What you should do » Pull out the lines from the line containing "base_shell();" through the line containing "cad_parts[node].hide_render = cad_parts[node].hide_viewport", both lines included, and copy them exactly.

Supplied data »

• • •

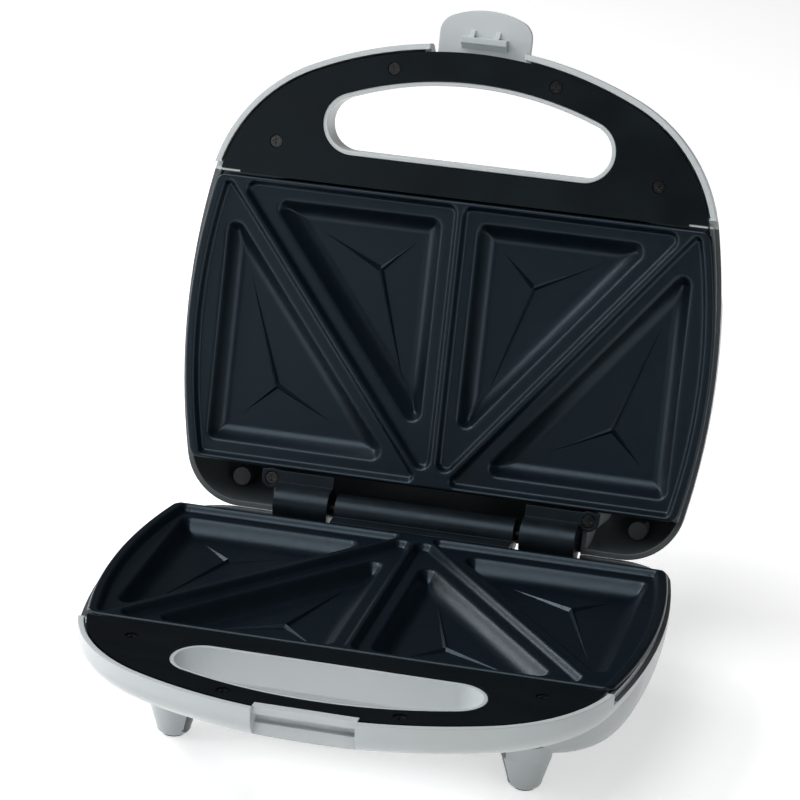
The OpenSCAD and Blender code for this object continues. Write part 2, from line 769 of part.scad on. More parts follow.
module base_cover_screws() color(steel_c) in_base() cover_screw_set();
module lid_cover_screws() color(steel_c) in_lid() cover_screw_set();
module base_plate_screws() color(steel_c) in_base() plate_screw_set();
module lid_plate_screws() color(steel_c) in_lid() plate_screw_set();
module base_hinge_screws() color(steel_c) in_base() for (s = [-1, 1])
    translate([s * hinge_screw_x, hinge_screw_y, deck_z - wall]) mirror([0, 0, 1])
        screw(screw_r, hinge_screw_l, head_r, head_h);
module lid_hinge_screws() color(steel_c) in_lid() both_sides()
    translate([tongue_x, tongue_y, tab_top - 1.2]) screw(screw_r, 9, head_r, head_h - 0.5);

/* ---------- hinge ---------- */

module along_x(x0, x1, r) translate([x0, hinge_y, 0]) rotate([0, 90, 0]) cylinder(r = r, h = x1 - x0);

module base_hinge_bracket() color(black_c) in_base() difference() {
    union() {
        along_x(-mid_knuckle_half, mid_knuckle_half, mid_knuckle_r);
        block(-mid_knuckle_half, mid_knuckle_half, tab_front, hinge_y, tab_top - tab_t, tab_top);
        // web and foot down to the deck
        block(-mid_knuckle_half + 3, mid_knuckle_half - 3, hinge_y - 4.6, rear_reach - wall - 0.6, deck_z, -3);
    }
    along_x(-mid_knuckle_half - 1, mid_knuckle_half + 1, pin_r);
    for (s = [-1, 1]) translate([s * hinge_screw_x, hinge_screw_y, -20])
        cylinder(r = screw_r + screw_fit, h = 20 + deck_z - wall + hinge_screw_l + 0.5);
}

module lid_hinge() difference() {
    union() {
        along_x(lid_knuckle_in, lid_knuckle_in + lid_knuckle_l, lid_knuckle_r);
        block(lid_knuckle_in, tongue_x, tab_front, tongue_y, tab_top - tab_t, tab_top);
        block(lid_knuckle_in, lid_knuckle_in + lid_knuckle_l, tab_front, hinge_y, tab_top - tab_t, tab_top);
        translate([tongue_x, tongue_y, tab_top - tab_t]) cylinder(r = tongue_r, h = tab_t);
        block(tongue_x - tongue_r, tongue_x + tongue_r, tab_front, tongue_y, tab_top - tab_t, tab_top);
    }
    along_x(lid_knuckle_in - 1, lid_knuckle_in + lid_knuckle_l + 1, pin_r + run_fit);
    translate([tongue_x, tongue_y, -10]) cylinder(r = screw_r + 0.3, h = 12);
    translate([tongue_x, tongue_y, tab_top - 1.2]) cylinder(r = head_r + 0.4, h = 12);
}

module lid_hinge_right() color(black_c) in_lid() lid_hinge();
module lid_hinge_left() color(black_c) in_lid() mirror([1, 0, 0]) lid_hinge();

pin_half = lid_knuckle_in + lid_knuckle_l - 0.5;
module hinge_pin() color(steel_c) in_base() along_x(-pin_half, pin_half, pin_r);

/* ---------- latch ---------- */

// the latch's tab as it hangs when closed: straight sides, two round corners and a bowed tip
module latch_tab_outline() {
    tip_arc_r = 38;
    tab_r = 8;
    arc_c = [0, tip_arc_r - latch_l];
    c = [latch_w / 2 - tab_r, arc_c.y - sqrt(pow(tip_arc_r - tab_r, 2) - pow(latch_w / 2 - tab_r, 2))];
    seam = beyond(arc_c, c);
    core([c, c + [tab_r, 0], [c.x + tab_r, latch_hub_r]]);
    arc_part(arc_c, tip_arc_r, [c, seam, mirrored(seam), mirrored(c)]);
    both_sides() arc_part(c, tab_r, [c, seam, c + [120, 0]]);
}

module latch() color(casing_c) in_latch() difference() {
    union() {
        translate([0, -latch_reach, 0]) rotate([90, 0, 0]) linear_extrude(latch_t) latch_tab_outline();
        block(-latch_w / 2, latch_w / 2, -latch_reach - 0.5, 0, -latch_hub_r, latch_hub_r);
        translate([-latch_w / 2, 0, 0]) rotate([0, 90, 0]) cylinder(r = latch_hub_r, h = latch_w);
        difference() {
            block(-hook_half, hook_half, -latch_reach - 0.5, -hook_tip, hook_bottom, -9);
            translate([-hook_half - 1, 0, 0]) rotate([0, 90, 0]) cylinder(r = catch_r, h = 2 * hook_half + 2);
        }
        for (s = [-1, 1]) translate([s * 5.5 - 1, 0, 0]) rotate([90, 0, 90]) linear_extrude(2)
            polygon([[-latch_reach - 0.5, hook_bottom + 1], [-hook_tip - 0.7, hook_bottom + 1],
                     [-hook_tip - 0.7, hook_bottom], [-latch_reach - 0.5, hook_bottom - 3.6]]);
    }
    translate([-latch_w, 0, 0]) rotate([0, 90, 0]) cylinder(r = latch_pin_r + run_fit, h = 2 * latch_w);
}

module latch_pin() color(steel_c) in_lid() translate([-recess_half - wall, latch_y, latch_z])
    rotate([0, 90, 0]) cylinder(r = latch_pin_r, h = 2 * (recess_half + wall));

/* ---------- small parts ---------- */

module foot_pads() color(black_c) in_base() both_sides() for (y = [foot_front_y, foot_rear_y])
    translate([foot_x, y, -parting_h]) cylinder(r = pad_r - 0.05, h = pad_t);

terminal_h = 10;
module terminal_block() color([0.92, 0.90, 0.84]) in_base() difference() {
    block(30, 58, -26, -12, -shell_depth + wall, -shell_depth + wall + terminal_h);
    for (x = [35, 44, 53]) translate([x, -19, -shell_depth + wall + 5]) cylinder(r = 2.2, h = 8);
}

module thermal_fuse() color(steel_c) in_base() {
    translate([-14, -60, stud_z - sheet_t - 3]) rotate([0, 90, 0]) cylinder(r = 3, h = 28);
}

module cord_gland() color(black_c) in_base() translate([gland_x, 0, gland_z]) rotate([-90, 0, 0]) difference() {
    union() {
        translate([0, 0, rear_reach - 8]) cylinder(r = gland_r - 0.05, h = 8);
        translate([0, 0, rear_reach]) cylinder(r = gland_flange_r, h = 2.5);
    }
    cylinder(r = gland_bore_r, h = 60);
}

// a lead with a crimped sleeve at each end
module lead(p, q) {
    v = q - p;
    l = norm(v);
    translate(p) rotate([0, acos(v.z / l), angle_of(v)]) {
        cylinder(r = lead_r, h = l);
        cylinder(r = sleeve_r, h = 5);
        translate([0, 0, l - 5]) cylinder(r = sleeve_r, h = 5);
    }
}

module base_wiring() color([0.85, 0.30, 0.22]) in_base() {
    end_z = -shell_depth + wall + terminal_h + sleeve_r + 3 * lead_gap;
    lead([12, heater_y[0], lead_z], [35, -24, end_z]);
    lead([-12, heater_y[0], lead_z], [44, -14, end_z]);
}

lens_x = 12;
lens_y = -95;
lens_r = 4;
module lens(s) translate([s * lens_x, lens_y, -shell_depth]) {
    translate([0, 0, -0.8]) cylinder(r = lens_r - 0.05, h = 0.8 + wall);
    translate([0, 0, wall]) cylinder(r = lens_r + 1.4, h = 1);
}
module power_lens() color([0.85, 0.10, 0.08]) in_lid() lens(-1);
module ready_lens() color([0.15, 0.65, 0.25]) in_lid() lens(1);

module lamp_holder() color([0.92, 0.90, 0.84]) in_lid() {
    block(-20, 20, lens_y - 6, lens_y + 6, -shell_depth + wall + 4.6, -shell_depth + wall + 6.6);
    for (s = [-1, 1]) translate([s * lens_x, lens_y, -shell_depth + wall + 1.1]) cylinder(r = 2.6, h = 4);
    for (s = [-1, 1]) block(s * 20 - 1, s * 20 + 1, lens_y - 6, lens_y + 6, -shell_depth + wall, -shell_depth + wall + 6.6);
}

contact_z = stud_z - sheet_t - 7;
module thermostat() color(brass_c) in_lid() {
    translate([0, -60, stud_z - sheet_t - 4]) cylinder(r = 8, h = 4);
    block(-12, 12, -63, -57, contact_z, stud_z - sheet_t - 4 + eps);
}

module lid_wiring() color([0.85, 0.30, 0.22]) in_lid() {
    for (s = [-1, 1]) lead([s * 12, heater_y[0], lead_z], [s * 10, -58, contact_z - sleeve_r - lead_gap]);
}

/* ---------- nodes ---------- */

base_shell();
base_handle_cover();
base_plate();
base_heater();
base_reflector();
base_hinge_bracket();
hinge_pin();
base_cover_screws();
base_hinge_screws();
base_plate_screws();
foot_pads();
terminal_block();
thermal_fuse();
cord_gland();
base_wiring();
lid_shell();
lid_handle_cover();
lid_plate();
lid_heater();
lid_reflector();
lid_hinge_left();
lid_hinge_right();
lid_cover_screws();
lid_hinge_screws();
lid_plate_screws();
thermostat();
power_lens();
ready_lens();
lamp_holder();
lid_wiring();
latch_pin();
latch();
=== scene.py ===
"""Sandwich toaster standing open: its cooking plates, finishes, floor, lights and camera."""

import math

import bmesh
import bpy
import numpy as np
from mathutils import Matrix, Vector


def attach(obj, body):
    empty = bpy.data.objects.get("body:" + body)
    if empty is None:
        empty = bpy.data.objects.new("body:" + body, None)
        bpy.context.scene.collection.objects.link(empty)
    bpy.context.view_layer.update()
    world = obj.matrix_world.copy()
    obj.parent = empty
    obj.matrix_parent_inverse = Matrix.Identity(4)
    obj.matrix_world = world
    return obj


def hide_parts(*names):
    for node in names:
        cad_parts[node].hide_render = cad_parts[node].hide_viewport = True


bl_info = {
    "name": "Sandwich Toaster",
    "version": (1, 0, 0),
    "blender": (4, 5, 0),
    "location": "View3D > Sidebar > Toaster",
    "description": "Cooking plates, finishes and studio of a sandwich toaster standing open",
    "category": "Add Mesh",
}

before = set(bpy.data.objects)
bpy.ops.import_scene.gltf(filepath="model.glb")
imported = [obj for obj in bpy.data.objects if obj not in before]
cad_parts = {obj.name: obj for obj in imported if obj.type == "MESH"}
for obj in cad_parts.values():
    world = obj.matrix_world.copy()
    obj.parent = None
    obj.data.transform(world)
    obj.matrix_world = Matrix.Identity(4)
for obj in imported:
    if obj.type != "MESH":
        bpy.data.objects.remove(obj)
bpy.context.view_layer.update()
MM = 0.001
# what the floor adds to its lit colour where the camera, a reflection or clear plastic sees it
FLOOR_LIFT = 0.55
FLOOR_RADIUS = 9.0
SURROUND_STRENGTH = 0.05
# the camera: its place in metres, its yaw, pitch and roll in degrees, and its lens and sensor in millimetres
CAMERA_SPOT = (0.31106, -1.3878, 0.66908)
CAMERA_TURN = (12.60, -20.58, 3.12)
LENS_LENGTH = 167.93
SENSOR_WIDTH = 36

# Both halves are laid out alike, in millimetres: x to the right, y = 0 at the plate's rear edge with the
# handle towards -y, and z = 0 at the parting plane with the casing below it.
PLATE_BACK = 54.0
PARTING_H = 54.5
HINGE_BACK = 14.3
OPEN_ANGLE = math.radians(104)
# the two right-hand pockets' ridge runs between these points, from the hinge side to a front corner
RIDGE_REAR = Vector((3.6, -1.6))
RIDGE_FRONT = Vector((100.0, -122.4))
# three-armed creases on the pocket floors: the junction, then the three ends
OUTER_CREASE = [(74.4, -34.8), (90.3, -19.0), (44.3, -19.8), (93.0, -88.0)]
INNER_CREASE = [(33.7, -91.1), (17.3, -106.5), (64.5, -106.0), (16.0, -34.0)]
# how far a crease's foot is sunk below the pocket floor
CREASE_SINK = 0.15
# width of the slope from a rim or ridge down to its land, and how much of it is outside the land's outline
LAND_SLOPE = 2.5
SLOPE_OUTSIDE = 1.7
# softness of a pocket's lip, and how fast its wall drops before it flattens on to the floor
LIP_SOFTNESS = 0.35
WALL_CURVE = 2.1
# the plate's edge below the rim's top: how far in from the outline each step lies, and at what height
EDGE_STEPS = ((0, -2.4), (3.2, -2.4), (3.2, -6.0), (6.6, -6.0), (6.6, -12.4))


def half_place(half):
    """Where a half's own layout stands in the frame: the base flat, the lid its mirror image, swung open."""
    stand = Matrix.Translation((0, PLATE_BACK, PARTING_H))
    if half == "lid":
        to_hinge = Matrix.Translation((0, HINGE_BACK, 0))
        swing = Matrix.Rotation(-OPEN_ANGLE, 4, "X")
        stand = stand @ to_hinge @ swing @ to_hinge.inverted() @ Matrix.Diagonal((1, 1, -1, 1))
    return Matrix.Scale(MM, 4) @ stand


# ---------------------------------------------------------------- sizes and colours


def length(name, description, default, low, high):
    """A size in millimetres."""
    return bpy.props.FloatProperty(name=name, description=description, default=default, min=low, max=high)


def colour(name, description, default):
    """A colour, in linear red, green and blue."""
    return bpy.props.FloatVectorProperty(
        name=name, description=description, default=default, min=0, max=1, size=3, subtype="COLOR"
    )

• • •

Exercise answer »
base_shell();
base_handle_cover();
base_plate();
base_heater();
base_reflector();
base_hinge_bracket();
hinge_pin();
base_cover_screws();
base_hinge_screws();
base_plate_screws();
foot_pads();
terminal_block();
thermal_fuse();
cord_gland();
base_wiring();
lid_shell();
lid_handle_cover();
lid_plate();
lid_heater();
lid_reflector();
lid_hinge_left();
lid_hinge_right();
lid_cover_screws();
lid_hinge_screws();
lid_plate_screws();
thermostat();
power_lens();
ready_lens();
lamp_holder();
lid_wiring();
latch_pin();
latch();
=== scene.py ===
"""Sandwich toaster standing open: its cooking plates, finishes, floor, lights and camera."""

import math

import bmesh
import bpy
import numpy as np
from mathutils import Matrix, Vector


def attach(obj, body):
    empty = bpy.data.objects.get("body:" + body)
    if empty is None:
        empty = bpy.data.objects.new("body:" + body, None)
        bpy.context.scene.collection.objects.link(empty)
    bpy.context.view_layer.update()
    world = obj.matrix_world.copy()
    obj.parent = empty
    obj.matrix_parent_inverse = Matrix.Identity(4)
    obj.matrix_world = world
    return obj


def hide_parts(*names):
    for node in names:
        cad_parts[node].hide_render = cad_parts[node].hide_viewport = True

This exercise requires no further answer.